++++ Dataset content
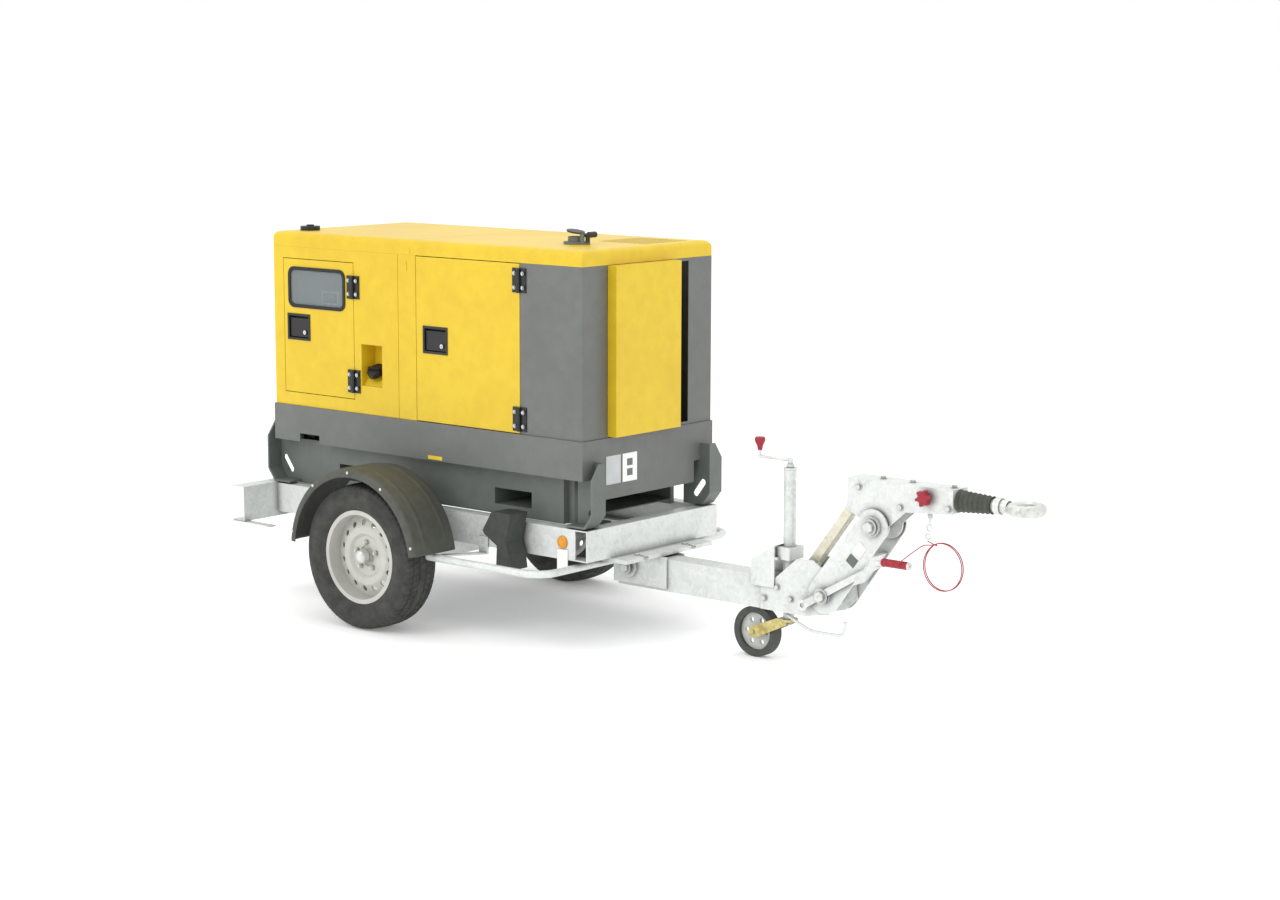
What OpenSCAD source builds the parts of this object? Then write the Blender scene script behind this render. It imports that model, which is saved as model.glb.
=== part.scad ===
// Towable diesel generator: a silenced generator set on a single-axle road undercarriage.
// Units are millimetres. +X points to the towing eye, +Y to the left side, +Z up, the ground is z = 0.
// The origin is midway between the rear tip of the undercarriage and the tip of the towing eye.

/* [Canopy] */
// Length of the canopy box
canopy_l = 1740; // [1600:10:2100]
// Width of the canopy box
canopy_w = 800; // [760:10:960]
// Height of the seam between base frame and canopy above the ground
seam_z = 830; // [815:5:900]
// Height of the canopy sides above the seam
side_h = 675; // [600:5:820]
// Height of the roof pan above the door-top line
roof_h = 62; // [50:2:90]
// Radius of the roof pan's edges
roof_r = 28; // [12:2:40]
// Thickness of the canopy sheet
sheet = 3; // [2:0.5:4]
// Length of the grey corner panel along each side
corner_l = 322; // [240:2:400]
// Width of the service door
service_w = 567; // [420:1:640]
// Width of the control door
control_w = 420; // [360:1:460]
// Height of the control door
control_h = 566; // [480:1:600]
// Depth of a door pan
door_t = 25; // [18:1:32]
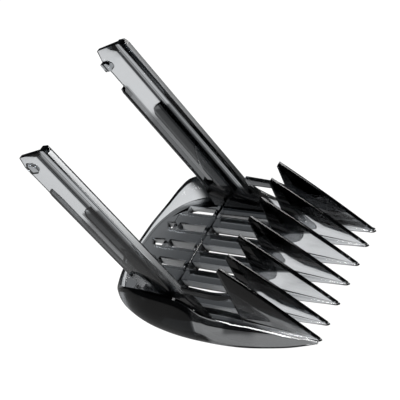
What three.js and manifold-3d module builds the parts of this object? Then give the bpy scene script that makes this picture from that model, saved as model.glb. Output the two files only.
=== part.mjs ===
// Adjustable clipper guide comb: seven tall teeth on a shallow basket, carried on two long slide arms.
// The real comb is one clear moulding, so every mesh below is one member of that moulding.
// Millimetres, +Z up, teeth point along +Y, arms rise along +Z, +X is the right-hand side.

import * as THREE from "three";
import { mergeVertices } from "three/addons/utils/BufferGeometryUtils.js";
import Module from "manifold-3d";

const wasm = await Module();
wasm.setup();

// ---- driving dimensions ----

const PITCH = 7.0;              // spacing of the five inner teeth
const OUTER_TOOTH_X = 19.4;     // the outer teeth stand closer than one pitch
const TOOTH_X = [-OUTER_TOOTH_X, -2 * PITCH, -PITCH, 0, PITCH, 2 * PITCH, OUTER_TOOTH_X];

const BLADE_THICK = 1.1;
const PEAK = { y: 32.0, z: 29.1 };
const TIP = { y: 53.9, z: 2.9 };
const BLADE_HEEL_Y = 28.9;      // where the steep rear edge of a blade meets its runner

const FLOOR_TOP = 5.8;
const BAR_WIDTH = 4.2;          // runner width in the floor; the open slot beside it is 2.8
const FLOOR_THICK = 3.2;
const SLOT_REAR_Y = -12.6;      // the slots run from here to the crossbar
const NOTCH_FRONT_Y = -14.4;    // the small wedge openings lie behind this line
const CROSSBAR_REAR_Y = -1.9;
const CROSSBAR_FRONT_Y = 0.1;
const CROSSBAR_RIDGE = 0.6;     // how far the crossbar stands above the floor

const WALL = 1.3;
const CHEEK_OUT = 21.5;         // outer face of the cheek plates and of the arm webs
const CHEEK_IN = 20.2;
const MIDDLE_Y = 14.99;         // middle of the comb's length, which becomes the origin

const FIT = 0.3;                // gap kept where one member is cut by its neighbour
const SEAM = 0.06;              // hairline between members that follow the same curve

const ARM_LEAN = THREE.MathUtils.degToRad(13.2);
const ARM_FOOT = { y: 7.1, z: 15.0 };
const ARM_REAR = -7.5;          // across the arm: rear edge, start of the rail, front edge
const ARM_RAIL = 2.2;
const ARM_FRONT = 7.9;
const ARM_TOP = 60.6;
const WEB_THICK = 1.3;
const RAIL_DEPTH = 2.2;
const RIB_WIDTH = 4.4;
const RIB_TOP = 37.0;
const FLANGE_WIDTH = 1.6;
const FLANGE_TOP = 46.0;
const FLANGE_DEPTH = 1.4;       // how far the flange, guide rib and catch stand inwards from the web

// ---- small helpers ----

function toManifold(geometry) {
  const g = geometry.clone();
  g.deleteAttribute("normal");
  g.deleteAttribute("uv");
  const merged = mergeVertices(g, 1e-4);
  const mesh = new wasm.Mesh({
    numProp: 3,
    vertProperties: Float32Array.from(merged.attributes.position.array),
    triVerts: Uint32Array.from(merged.index.array),
  });
  return new wasm.Manifold(mesh);
}

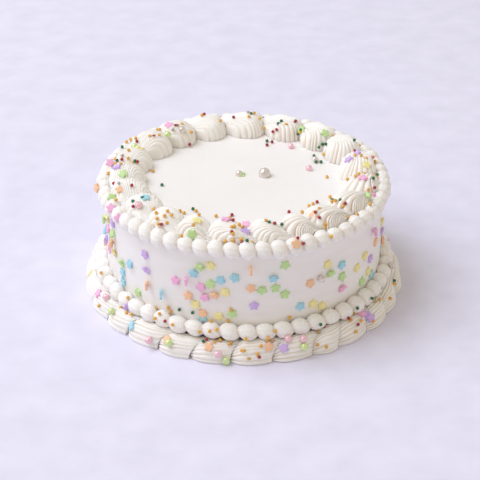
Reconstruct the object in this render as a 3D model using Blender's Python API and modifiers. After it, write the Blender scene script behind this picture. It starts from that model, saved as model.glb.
++++++++
▸ Task prompt
Find the word "write" in the data and show each line that holds it.

▸ Result of this exercise
What OpenSCAD source builds the parts of this object? Then write the Blender scene script behind this render. It imports that model, which is saved as model.glb.
Reconstruct the object in this render as a 3D model using Blender's Python API and modifiers. After it, write the Blender scene script behind this picture. It starts from that model, saved as model.glb.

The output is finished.